Kitab Yeremia seringkali dipenuhi dengan seruan kenabian, peringatan akan hukuman, dan gambaran keruntuhan bangsa Israel. Namun, di tengah seruan yang penuh kepedihan tersebut, Tuhan melalui nabi-Nya menghadirkan sebuah teladan hidup yang luar biasa dari kesetiaan dan ketaatan yang teguh. Bagian ini, khususnya Yeremia 35, menyoroti kisah kaum Rechab, sebuah suku nomaden yang memegang teguh tradisi leluhur mereka bahkan ketika dihadapkan pada kenyamanan dan tekanan dari lingkungan yang lebih menetap. Perintah yang diberikan kepada mereka, seperti yang tercatat dalam Yeremia 35:9, menjadi inti dari kesetiaan mereka yang patut direnungkan.
Perintah dari Yonadab bin Rechab kepada keturunannya adalah sebuah gaya hidup yang unik: tidak mendirikan rumah permanen, tidak menabur benih, tidak mengusahakan kebun anggur atau ladang, dan tidak mendiami kemah untuk jangka waktu lama. Sebaliknya, mereka diperintahkan untuk terus-menerus hidup berpindah-pindah di dalam kemah. Mengapa demikian? Tujuannya adalah agar mereka dapat panjang umur di tanah tempat mereka tinggal sebagai orang asing. Ketaatan mereka terhadap instruksi ini berlangsung selama beberapa generasi, bahkan ketika bangsa Yehuda sendiri mulai jatuh ke dalam penyembahan berhala dan meninggalkan hukum Tuhan.
Tuhan menyuruh Yeremia untuk membawa kaum Rechab ke Bait Suci dan menawarkan mereka minuman anggur. Ini adalah ujian. Bangsa Yehuda, yang seharusnya menjadi umat Tuhan yang setia, justru terbukti lebih mudah tergoda oleh kenyamanan dan gaya hidup yang menyimpang. Sebaliknya, kaum Rechab, yang notabene adalah orang asing dan bukan bagian dari perjanjian Israel, menolak tawaran itu dengan tegas. Mereka menjelaskan bahwa mereka mematuhi perintah ayah mereka, Yonadab. Ketaatan mereka adalah ketaatan yang mutlak, sebuah warisan hidup yang dijaga dengan segenap hati.

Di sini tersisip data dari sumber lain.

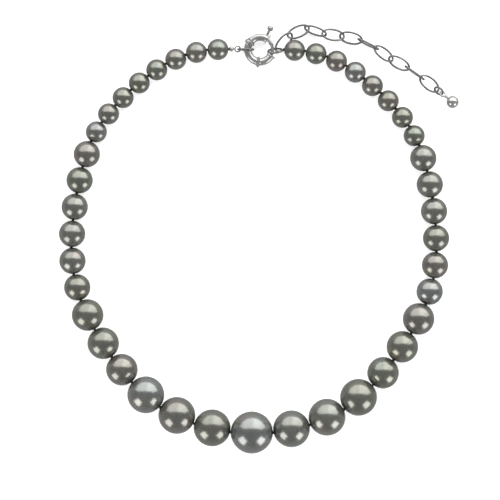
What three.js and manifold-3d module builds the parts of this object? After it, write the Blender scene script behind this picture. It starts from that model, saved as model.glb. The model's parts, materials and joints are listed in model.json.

Pelajaran dari Yeremia 35:9 sangatlah relevan bagi kehidupan kita saat ini. Dalam dunia yang terus berubah, kita seringkali dihadapkan pada pilihan antara mengikuti arus dunia yang menawarkan kenyamanan sesaat atau tetap berpegang teguh pada prinsip-prinsip kebenaran yang mungkin memerlukan pengorbanan dan disiplin. Ketaatan kaum Rechab bukanlah sekadar ketaatan buta terhadap tradisi leluhur, tetapi sebuah bentuk kesetiaan yang berakar pada pengenalan akan apa yang terbaik bagi kelangsungan hidup mereka. Mereka mengerti bahwa gaya hidup yang sederhana dan nomaden membantu mereka menghindari godaan kemewahan dan penyembahan berhala yang umum di kalangan bangsa yang menetap.
Dalam konteks spiritual, ketaatan yang ditunjukkan oleh kaum Rechab dapat diartikan sebagai kesetiaan yang teguh kepada prinsip-prinsip ilahi. Ini berarti menolak godaan duniawi yang menjauhkan kita dari Tuhan, serta memegang erat firman-Nya dalam setiap aspek kehidupan. "Supaya kamu panjang umur" dalam ayat ini tidak hanya merujuk pada umur fisik, tetapi juga pada keberlangsungan hidup rohani yang berarti dan kekal. Ketaatan sejati kepada Tuhan seringkali menuntut kita untuk melepaskan keterikatan pada hal-hal duniawi yang dapat menghambat pertumbuhan spiritual kita. Memang, menolak kemudahan dan kenyamanan yang ditawarkan dunia seringkali menjadi ujian terbesar bagi iman kita, namun di sanalah terletak keberlangsungan dan kedalaman hidup yang sesungguhnya.